The issue of the public interest balancing test is an important one, because it is at the heart of both sides’ case – the newspaper arguing the public’s right to know and the pension fund arguing that nondisclosure will ultimately help generate higher returns for pensioners by keeping CalPERS in top-tier funds. Perhaps more importantly, the balancing act argument is CalPERS’ second and final line of defense if it ultimately loses in a final ruling on any contested IRR disclosures. Judge Robertson declined to hear most of the balancing act arguments in the initial hearing, but may take them up during the Jan. 30 hearing.

Opening Trade Secrets

In an interesting bit of irony to all this, CalPERS followed up its court appearance by revealing that it once published partial valuation information on approximately 850 California-based private companies in which it had invested. The information appeared in both a printed brochure and on the pension system’s Web site, according to court papers (available at www.buyouts-newsletter.com).

The released data did not include complete portfolio company valuations. Instead, CalPERS listed the company name, its industry, what partnership it had invested in the company through (if indirect) and the market value of CalPERS’ particular investment.

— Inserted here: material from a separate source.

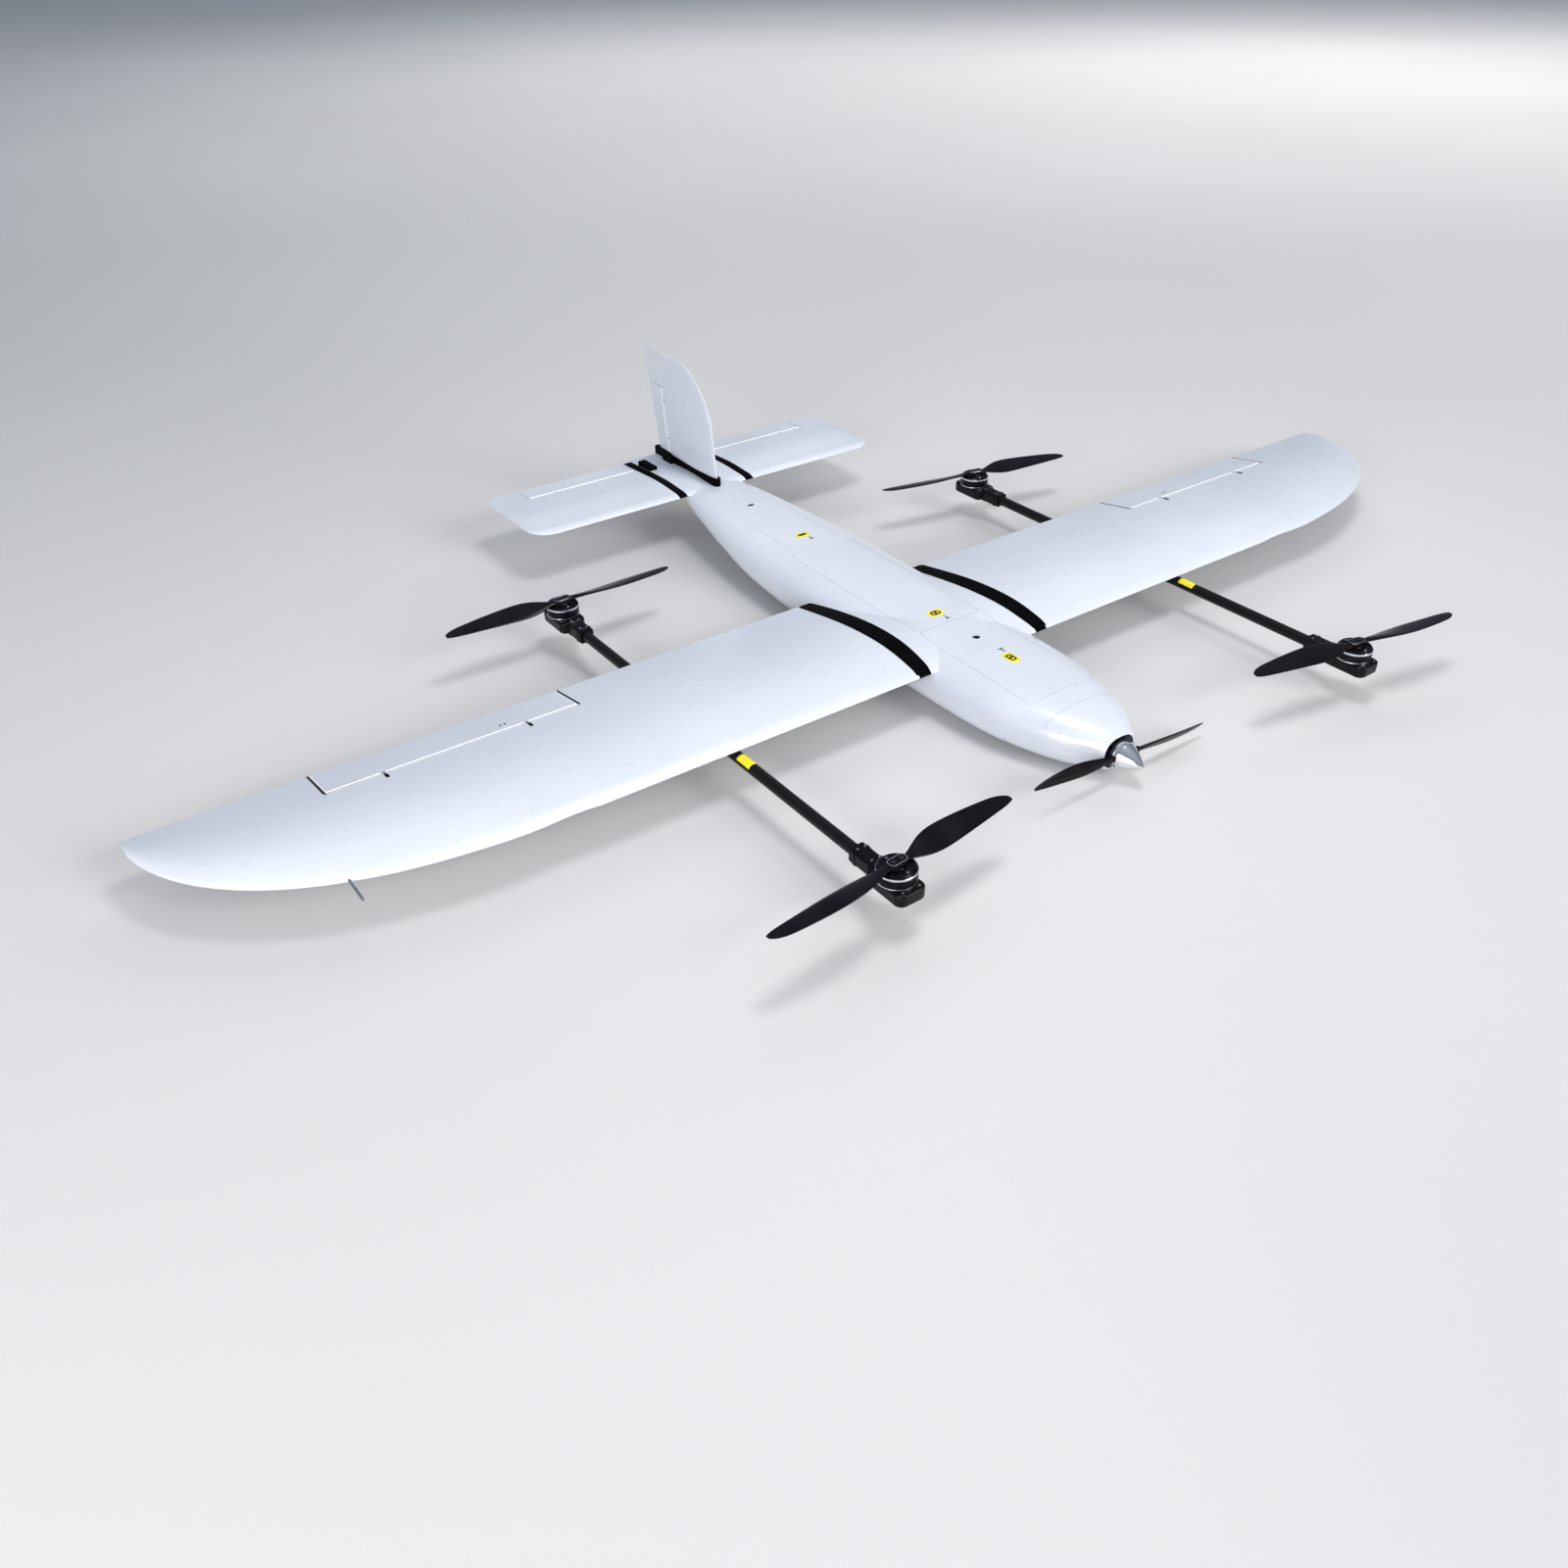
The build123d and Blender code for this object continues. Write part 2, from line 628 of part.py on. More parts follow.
RUDDER_HINGES = (0.2 * rudder_length, 0.8 * rudder_length)
with BuildPart() as rudder_lugs:
    for height in RUDDER_HINGES:
        with BuildSketch(hinge_plane.offset(height - LUG_THICK / 2)):
            Circle(2.2)
            with Locations((0, -4)):
                Rectangle(4.4, 8)
        extrude(amount=LUG_THICK)
with BuildPart() as rudder_pins:
    for height in RUDDER_HINGES:
        with BuildSketch(hinge_plane.offset(height - PIN_LENGTH / 2)):
            Circle(PIN_R)
        extrude(amount=PIN_LENGTH)

with BuildPart() as fin:
    add(fin_body.part)
    add(rudder_zone(RUDDER_NOSE_R + COVE_GAP, 0, 90, RUDDER_HINGE_HIGH[1] + 1.6), mode=Mode.SUBTRACT)
    add(rudder_lugs.part, mode=Mode.SUBTRACT)
finish("fin", fin.part)
with BuildPart() as rudder:
    add(fin_body.part)
    add(rudder_zone(RUDDER_NOSE_R, 2.5, RUDDER_BOTTOM, RUDDER_HINGE_HIGH[1]), mode=Mode.INTERSECT)
    for height in RUDDER_HINGES:
        with BuildSketch(hinge_plane.offset(height - LUG_THICK / 2 - LUG_GAP)):
            Rectangle(30, 10)
        extrude(amount=LUG_THICK + 2 * LUG_GAP, mode=Mode.SUBTRACT)
        with BuildSketch(hinge_plane.offset(height - PIN_LENGTH / 2 - 0.5)):
            Circle(PIN_R + PIN_CLEARANCE)
        extrude(amount=PIN_LENGTH + 1, mode=Mode.SUBTRACT)
finish("rudder", rudder.part)

with BuildPart() as fin_base:
    with BuildSketch(Plane.XY.offset(FIN_BASE_Z[0])):
        with Locations((0, (FIN_LEVELS[0][1] + 606) / 2 - 2)):
            SlotOverall(606 - FIN_LEVELS[0][1] + 6, 13.5, rotation=90)
    extrude(amount=FIN_BASE_Z[1] - FIN_BASE_Z[0])
    add(box_part((-13, -5), (536, 566), (FIN_BASE_Z[0], FIN_BASE_Z[1] - 1)))
    add(skin.part, mode=Mode.SUBTRACT)
finish("fin_base", fin_base.part)

with BuildPart() as stab_rib_left:
    with BuildSketch(Plane.YZ.offset(TAIL_RIB[0])):
        with BuildLine():
            tail_outline(TAIL_LE, TAIL_TE, TAIL_THICK)
        make_face()
    extrude(amount=TAIL_RIB[1] - TAIL_RIB[0])
    add(tube_hole, mode=Mode.SUBTRACT)
with BuildPart() as stabiliser_ribs:
    add(stab_rib_left.part)
    mirror(stab_rib_left.part, about=Plane.YZ)
finish("stabiliser_ribs", stabiliser_ribs.part)
with BuildPart() as linkage_cover:
    add(box_part((-61, -46), (530, 572), (TAIL_Z, TAIL_Z + 12)))
    fillet(linkage_cover.faces().sort_by(Axis.Z)[-1].edges(), 2.5)
    add(skin.part, mode=Mode.SUBTRACT)
    add(tube_hole, mode=Mode.SUBTRACT)
finish("elevator_linkage_cover", linkage_cover.part)

with BuildPart() as hinge_lugs:
    for lugs in (aileron_lugs, elevator_lugs):
        add(lugs)
        mirror(lugs, about=Plane.YZ)
    add(rudder_lugs.part)
    for pins in (aileron_pins, elevator_pins):
        add(pins, mode=Mode.SUBTRACT)
        mirror(pins, about=Plane.YZ, mode=Mode.SUBTRACT)
    add(rudder_pins.part, mode=Mode.SUBTRACT)
finish("hinge_lugs", hinge_lugs.part)
with BuildPart() as hinge_pins:
    for pins in (aileron_pins, elevator_pins):
        add(pins)
        mirror(pins, about=Plane.YZ)
    add(rudder_pins.part)
finish("hinge_pins", hinge_pins.part)

# ---------------------------------------------------------------- lift units
def blade(radius, stations, centre_z):
    """Twisted blade along +X: each station is (share of radius, chord, thickness, pitch, sweep)."""
    with BuildPart() as made_blade:
        for share, chord, thick, pitch, sweep in stations:
            with BuildSketch(Plane.YZ.offset(share * radius)):
                with Locations((sweep, centre_z)):
                    Ellipse(chord / 2, thick / 2, rotation=pitch)
        loft()
    return made_blade.part


LIFT_BLADE = [
    (0.03, 13, 6.0, 4, 0),
    (0.13, 15, 5.0, 12, 0),
    (0.26, 30, 4.6, 19, 1.5),
    (0.45, 35, 3.8, 15, 2.5),
    (0.68, 30, 2.8, 11, 2),
    (0.88, 22.5, 2.0, 8, 0.5),
    (0.97, 14, 1.4, 7, -1.5),
    (1.0, 7, 1.0, 7, -3),
]
with BuildPart() as lift_prop:
    one_blade = blade(PROP_R, LIFT_BLADE, PROP_Z)
    for turn in (0, 180):
        add(one_blade.rotate(Axis.Z, turn))
    with BuildSketch(Plane.XY.offset(BELL_Z[1])):
        SlotOverall(30, 17)
    extrude(amount=HUB_TOP - BELL_Z[1])

with BuildPart() as motor_bell:
    with BuildSketch(Plane.XY.offset(BELL_Z[0])):
        Circle(BELL_R)
    extrude(amount=BELL_Z[1] - BELL_Z[0])
    chamfer(motor_bell.faces().sort_by(Axis.Z)[-1].edges(), 2)
    with BuildSketch(Plane.XY.offset(BELL_Z[0])):
        Circle(BELL_R - BELL_WALL)
    extrude(amount=BELL_Z[1] - BELL_Z[0] - 3, mode=Mode.SUBTRACT)
    with BuildSketch(Plane.XY.offset(NACELLE_Z[1] - 3)):
        Circle(3)
    extrude(amount=BELL_Z[1] - NACELLE_Z[1] + 1)

with BuildPart() as nacelle:
    middle_y = (NACELLE_BACK - LIFT_OVERHANG) / 2
    with BuildSketch(Plane.XY.offset(NACELLE_Z[0])):
        with Locations((0, middle_y)):
            RectangleRounded(NACELLE_WIDTH, NACELLE_BACK + LIFT_OVERHANG, 11)
    extrude(amount=NACELLE_Z[1] - NACELLE_Z[0])
    fillet(nacelle.faces().sort_by(Axis.Z)[-1].edges(), 3)
    fillet(nacelle.faces().sort_by(Axis.Z)[0].edges(), 5)
    with BuildSketch(Plane.XZ.offset(-NACELLE_BACK + 6)):
        with Locations((0, BOOM_Z)):
            RectangleRounded(NECK_WIDTH, NECK_HEIGHT, 5)
    extrude(amount=-(NECK_END - NACELLE_BACK + 6))
    with BuildSketch(Plane.XY.offset(NACELLE_Z[1] - 1)):
        Circle(BELL_R)
    extrude(amount=3)
    with BuildSketch(Plane.XY.offset(NACELLE_Z[0])):
        Circle(3 + PIN_CLEARANCE)
    extrude(amount=60, mode=Mode.SUBTRACT)
    add(rod_y(0, (30, NECK_END + 5), BOOM_Z, BOOM_R), mode=Mode.SUBTRACT)

with BuildPart() as stator:
    with BuildSketch(Plane.XY.offset(NACELLE_Z[1] + 2)):
        Circle(BELL_R - BELL_WALL - 1)
        Circle(6, mode=Mode.SUBTRACT)
    extrude(amount=11.5)

unit_places = {}
for end, y in LIFT_Y.items():
    for side, sign in SIDES.items():
        unit = f"{end}_{side}"
        place = (sign * BOOM_X, y, 0)
        unit_places[unit] = place
        turn = 0 if LIFT_DIRECTION[end] > 0 else 180
        with BuildPart() as housing:
            add(nacelle.part.rotate(Axis.Z, turn).moved(Location(place)))
        finish(f"nacelle_{unit}", housing.part)
        with BuildPart() as bell:
            add(motor_bell.part.moved(Location(place)))
        finish(f"motor_bell_{unit}", bell.part)
        handed = lift_prop.part if CLOCKWISE[unit] > 0 else lift_prop.part.mirror(Plane.XZ)
        with BuildPart() as prop:
            add(handed.rotate(Axis.Z, REST_TURN[unit]).moved(Location(place)))
        finish(f"lift_prop_{unit}", prop.part)

with BuildPart() as lift_motor_stators:
    for place in unit_places.values():
        add(stator.part.moved(Location(place)))
finish("lift_motor_stators", lift_motor_stators.part)

# ---------------------------------------------------------------- nose motor and folding propeller
with BuildPart() as nose_motor_mount:
    add(cabin)
    add(box_part((-80, 80), (-497, -493), (-10, 90)), mode=Mode.INTERSECT)
    add(rod_y(0, (-500, -490), NOSE_Z, 6), mode=Mode.SUBTRACT)
finish("nose_motor_mount", nose_motor_mount.part)
with BuildPart() as nose_motor_base:
    add(rod_y(0, (-500, -497), NOSE_Z, NOSE_MOTOR_R))
    add(rod_y(0, (-522, -500), NOSE_Z, NOSE_MOTOR_R - 3))
    add(rod_y(0, (-523, -496), NOSE_Z, 3 + PIN_CLEARANCE), mode=Mode.SUBTRACT)
finish("nose_motor_base", nose_motor_base.part)
with BuildPart() as nose_motor_bell:
    add(rod_y(0, (-529, -501), NOSE_Z, NOSE_MOTOR_R))
    add(rod_y(0, (-525, -500), NOSE_Z, NOSE_MOTOR_R - 2), mode=Mode.SUBTRACT)
    add(rod_y(0, (YOKE_BACK, -498), NOSE_Z, 3))
finish("nose_motor_bell", nose_motor_bell.part)


def tilted(part):
    """Turn a piece made about the nose axis to the rest angle of the nose propeller."""
    return part.moved(Location((0, 0, -NOSE_Z))).rotate(Axis.Y, NOSE_TURN).moved(Location((0, 0, NOSE_Z)))


ROOT_HALF = 3.5
ROOT_GAP = 0.4
ROOT_WIDTH = 7
with BuildPart() as yoke_straight:
    add(rod_y(0, (SPINNER_BACK, YOKE_BACK), NOSE_Z, SPINNER_R))
    for sign in (-1, 1):
        limits = sorted((sign * (BLADE_ROOT_X - 6.5), sign * 30))
        slot_half = ROOT_HALF + ROOT_GAP
        slot = box_part(limits, (SPINNER_BACK - 1, -530), (NOSE_Z - slot_half, NOSE_Z + slot_half))
        add(slot, mode=Mode.SUBTRACT)
        with BuildSketch(Plane.XY.offset(NOSE_Z - 20)):
            with Locations((sign * BLADE_ROOT_X, NOSE_PROP_Y)):
                Circle(1.5)
        extrude(amount=40, mode=Mode.SUBTRACT)
with BuildPart() as prop_yoke:
    add(tilted(yoke_straight.part))
finish("prop_yoke", prop_yoke.part)

with BuildPart() as pins_straight:
    for sign in (-1, 1):
        with BuildSketch(Plane.XY.offset(NOSE_Z - 12)):
            with Locations((sign * BLADE_ROOT_X, NOSE_PROP_Y)):
                Circle(1.5)
        extrude(amount=24)
with BuildPart() as blade_pins:
    add(tilted(pins_straight.part))
finish("blade_pins", blade_pins.part)

with BuildPart() as spinner:
    with BuildSketch(Plane.XY.offset(NOSE_Z)):
        with BuildLine():
            ThreePointArc((SPINNER_R, SPINNER_BACK), (SPINNER_R * 0.58, -574), (0.01, SPINNER_TIP))
            Polyline((0.01, SPINNER_TIP), (0.01, SPINNER_TIP + 2))
            inner_rim = (SPINNER_R - 1.5, SPINNER_BACK)
            ThreePointArc((0.01, SPINNER_TIP + 2), (SPINNER_R * 0.58 - 1.3, -572.6), inner_rim)
            Line(inner_rim, (SPINNER_R, SPINNER_BACK))
        make_face()
    revolve(axis=Axis((0, 0, NOSE_Z), (0, 1, 0)))
finish("spinner", spinner.part)

NOSE_BLADE = [
    (0.15, 8, 5.6, 30, 0),
    (0.28, 13, 5.0, 30, 0.5),
    (0.45, 18, 4.0, 28, 1.5),
    (0.64, 17.5, 3.2, 25, 2),
    (0.82, 13, 2.2, 21, 1),
    (0.95, 7.5, 1.4, 18, -0.7),
    (1.0, 3.5, 1.0, 17, -2),
]
with BuildPart() as blade_straight:
    flat_blade = blade(NOSE_PROP_R, NOSE_BLADE, 0)
    upright = flat_blade.rotate(Axis.X, -90)
    add(upright.moved(Location((0, NOSE_PROP_Y, NOSE_Z))))
    with BuildSketch(Plane.XY.offset(NOSE_Z - ROOT_HALF)):
        with Locations((BLADE_ROOT_X + 6, NOSE_PROP_Y)):
            SlotOverall(22, ROOT_WIDTH)
    extrude(amount=2 * ROOT_HALF)
    with BuildSketch(Plane.XY.offset(NOSE_Z - 20)):
        with Locations((BLADE_ROOT_X, NOSE_PROP_Y)):
            Circle(1.5 + PIN_CLEARANCE)
    extrude(amount=40, mode=Mode.SUBTRACT)
nose_turns = {"left": 0, "right": 180}
for side, half_turn in nose_turns.items():
    turned = blade_straight.part.moved(Location((0, 0, -NOSE_Z))).rotate(Axis.Y, half_turn + NOSE_TURN)
    with BuildPart() as nose_blade:
        add(turned.moved(Location((0, 0, NOSE_Z))))
    finish(f"nose_blade_{side}", nose_blade.part)
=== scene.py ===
"""Looks for the fixed wing drone: materials, surface detail, camera, floor and light."""
import json
from math import atan2, cos, pi, radians, sin

import bmesh
import bpy
from mathutils import Matrix, Vector
from mathutils.bvhtree import BVHTree


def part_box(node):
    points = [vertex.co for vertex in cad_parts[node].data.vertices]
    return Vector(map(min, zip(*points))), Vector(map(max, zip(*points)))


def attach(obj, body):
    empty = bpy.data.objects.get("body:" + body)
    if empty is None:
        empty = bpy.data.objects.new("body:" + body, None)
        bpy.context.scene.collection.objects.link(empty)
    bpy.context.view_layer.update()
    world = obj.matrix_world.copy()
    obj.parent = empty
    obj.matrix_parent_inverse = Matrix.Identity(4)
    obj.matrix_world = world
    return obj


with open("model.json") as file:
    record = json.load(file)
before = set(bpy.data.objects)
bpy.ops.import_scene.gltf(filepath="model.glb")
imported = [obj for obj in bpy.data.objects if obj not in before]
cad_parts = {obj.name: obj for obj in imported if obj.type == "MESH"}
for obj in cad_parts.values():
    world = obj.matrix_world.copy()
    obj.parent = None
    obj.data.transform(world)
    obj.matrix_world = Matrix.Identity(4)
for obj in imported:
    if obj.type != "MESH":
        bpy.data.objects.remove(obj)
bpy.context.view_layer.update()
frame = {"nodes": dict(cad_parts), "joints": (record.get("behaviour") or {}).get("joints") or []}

MM = 0.001
SIDES = {"left": 1, "right": -1}
UNITS = [f"{end}_{side}" for end in ("front", "rear") for side in SIDES]
JOINTS = {joint["name"]: joint for joint in frame["joints"]}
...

What CalPERS did not reveal was its ownership stake in each company, so overall valuations could not be determined, just mark-ups or write-downs.

“This came from a one-time special report on California holdings and we have not continued giving out this type of information,” said CalPERS’ Macht. “Regardless of what’s been given out in the past, the court will give us direction so that in the future we’ll know once and for all if this is trade secret or not.”

In related news, Buyouts has discovered that some old fund performance data from 1997, 1999 and 2000 is still floating around cyberspace courtesy of CalPERS. The information does not include IRRs, but does discuss cash-in/cash-out disbursements.